VISÃO DO DIREITO

Artigo: Teremos um processo administrativo padronizado?

Alguns tribunais decidiram cruzar de vez a fronteira e digitalizar todos os papéis, mas logo se depararam com um problema grave: digitalizar cada folha de cada processo custaria caro

Há mais de uma década tribunais permanecem resistindo a iniciativas de unificação, sem solução clara para o futuro -  (crédito: Freepik)
Há mais de uma década tribunais permanecem resistindo a iniciativas de unificação, sem solução clara para o futuro - (crédito: Freepik)
postado em 04/04/2024 11:30 / atualizado em 04/04/2024 11:34

Por Marcelo de Andrade Figueira, mestre em direito privado pela Paris II - Panthéon-Assas e sócio da Andrade Figueira Advogados; e Francisco de Andrade Figueira, mestre em ciências jurídicas pela Stanford Law School e sócio da Andrade Figueira Advogados

No início da década de 2010, quando crescia a campanha para digitalizar o processo judicial, uma grande pergunta pairava: o que fazer com os milhões de processos judiciais em curso?

Alguns tribunais decidiram cruzar de vez a fronteira e digitalizar todos os papéis, mas logo se depararam com um problema grave: digitalizar cada folha de cada processo custaria caro.

Os tribunais em sua maioria optaram por ter novos processos eletrônicos e digitalizar o arquivo físico aos poucos. Logo depois, os tribunais começaram outra disputa. Cada tribunal tinha adotado a sua solução tecnológica e tinha construído seu sistema de forma independente.

O Conselho Nacional de Justiça (CNJ) fez esforços para unificar todos os tribunais no mesmo sistema (conhecido como PJe).

Há mais de uma década tribunais permanecem resistindo a essas iniciativas de unificação, sem solução clara para o futuro. Padronizar processo judicial era simples perto do processo administrativo.

Um processo judicial é mais ou menos parecido com o outro. Ele começa com um pedido do autor e termina com uma sentença. Pode ter recursos no meio, mas sempre acaba com um acórdão do tribunal. Os usuários são sempre os mesmos (juiz, partes e Ministério Público; às vezes, peritos e terceiros) e o Código de Processo Civil é uma lei federal, que exige as mesmas regras, prazos e condições no Brasil inteiro, com algumas regras menos relevantes definidas pelos estados.
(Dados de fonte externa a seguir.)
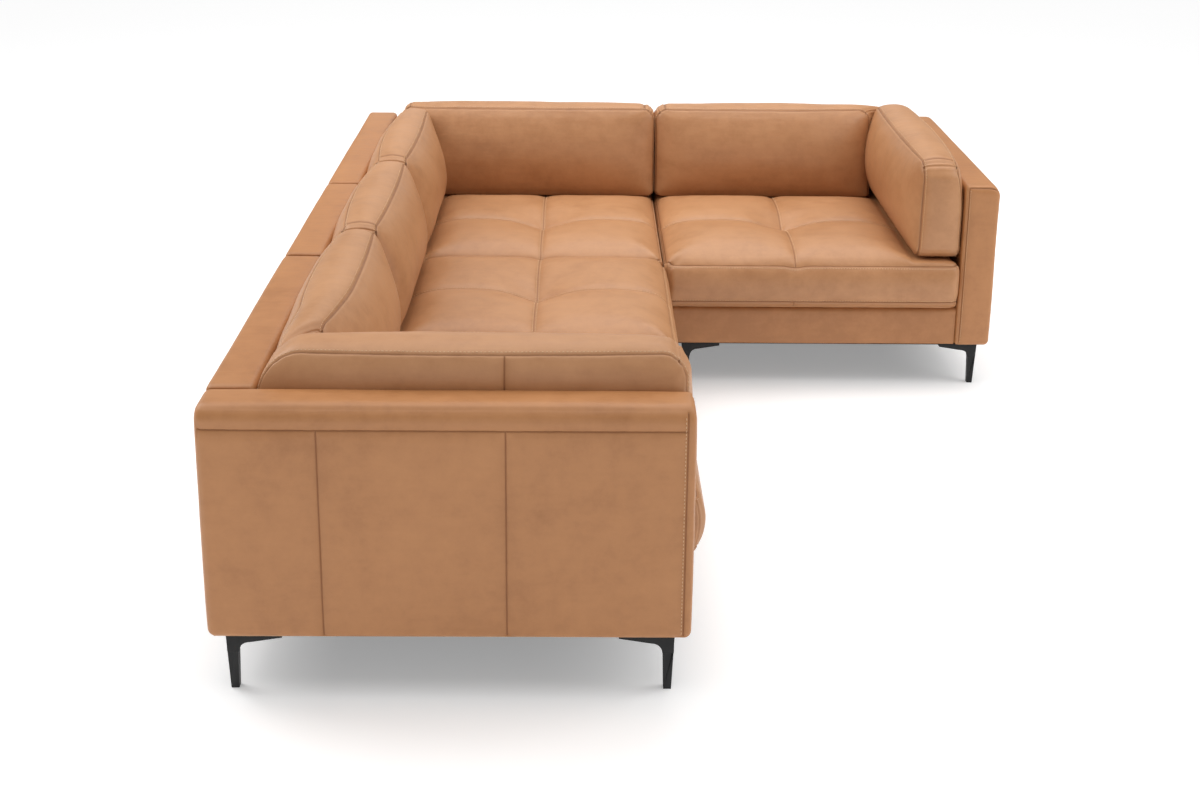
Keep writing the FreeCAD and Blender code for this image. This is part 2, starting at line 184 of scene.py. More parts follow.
leatherValues = {
    "coverTan": (0.465, 0.205, 0.076),
    "cushionTan": (0.50, 0.245, 0.110),
    "threadTan": (0.76, 0.50, 0.29),
    "darker": (0.84, 0.80, 0.75),        # shares of the tan in its dark and light places
    "lighter": (1.10, 1.13, 1.17),
    "seamBrown": (0.42, 0.33, 0.25),
    "seamShare": 0.72,
    "cloudSize": 5.5,         # clouds per metre
    "cloudShare": 1.0,        # how much each pattern moves the colour
    "speckSize": 26.0,
    "speckShare": 0.9,
    "streakSize": 60.0,
    "streakShare": 0.22,
    "toneShare": 0.5,
    "grainSize": 900.0,       # pores per metre
    "wrinkles": 0.45,         # strength of the relief
    "pores": 0.16,
    "roughness": 0.44,
    "shine": 0.48,
}


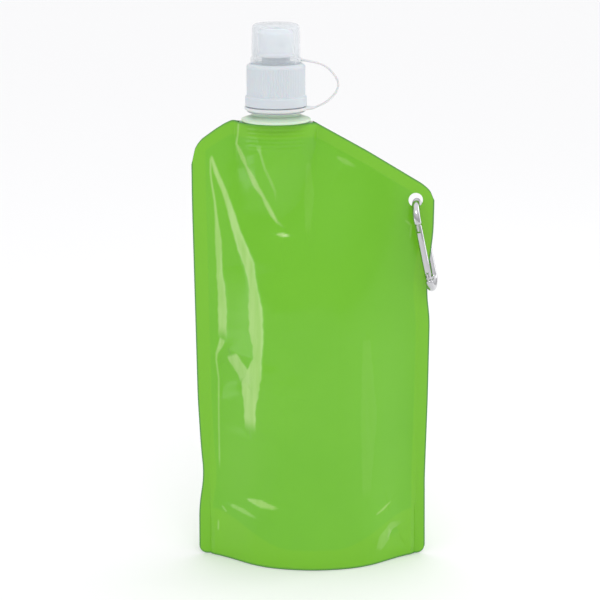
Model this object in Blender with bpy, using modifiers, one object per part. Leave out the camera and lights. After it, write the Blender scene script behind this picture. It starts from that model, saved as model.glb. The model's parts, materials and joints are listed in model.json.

Durante a pandemia de covid-19, as administrações públicas começaram a aderir ao processo eletrônico.

O Sistema Eletrônico de Informações (SEI) ganhou espaço e aumentou a transparência com o acesso público on-line a documentos. O SEI substituiu o papel, mas não simplificou a gestão dos processos.

Processos administrativos são variados. Podem ser multas da CVM contra uma empresa que não divulgou informações ao mercado corretamente, proposta de Portaria do Ministério do Meio Ambiente que precisa passar por várias discussões e por consulta pública. Pode ser uma licitação de uma concessão, com diversos órgãos alterando os documentos, pareceres de várias áreas técnicas até o leilão e a assinatura do contrato, ou pode ser também um reconhecimento de direitos de moradia para pessoas vulneráveis. Cada processo administrativo deste tem um fim e passa por diversas fases.

Seria importante ter dados de todos os processos do mesmo tipo, mas costumamos ver processos mal qualificados no SEI. Começam em ofícios avulsos (por exemplo recebido do Ministério Público) e terminam nas respostas aos ofícios, sem considerar o grande processo por trás (uma licitação, uma nova portaria, por exemplo).

Alguns processos relevantes ficam às vezes escondidos em tipos como recebimento de ofício. Não existe um só processo administrativo, ele pode ter muitos objetivos; não existe um marco inicial e um marco final para o processo administrativo e pior, não existe uma lei única federal do processo administrativo, cada estado e município pode ter a sua, com regras, prazos e condições diferentes.

Por isso, nos surpreende o Poder Executivo iniciar um programa para promover a adoção do Processo Eletrônico nas administrações estaduais e municipais (Decreto 11.946/24).

O programa parece funcionar por adesão e por soluções customizadas.

Ter uma tecnologia de processo administrativo adotada em todos os estados e municípios seria louvável. Nós, cidadãos, iríamos finalmente saber os reais números da administração pública.

Mas talvez o país tenha criado barreiras constitucionais e legais para essa padronização que vão inviabilizar o programa.

Torcemos daqui que este processo de padronizar processos administrativos tenha início, meio e fim e que seja bem-sucedido.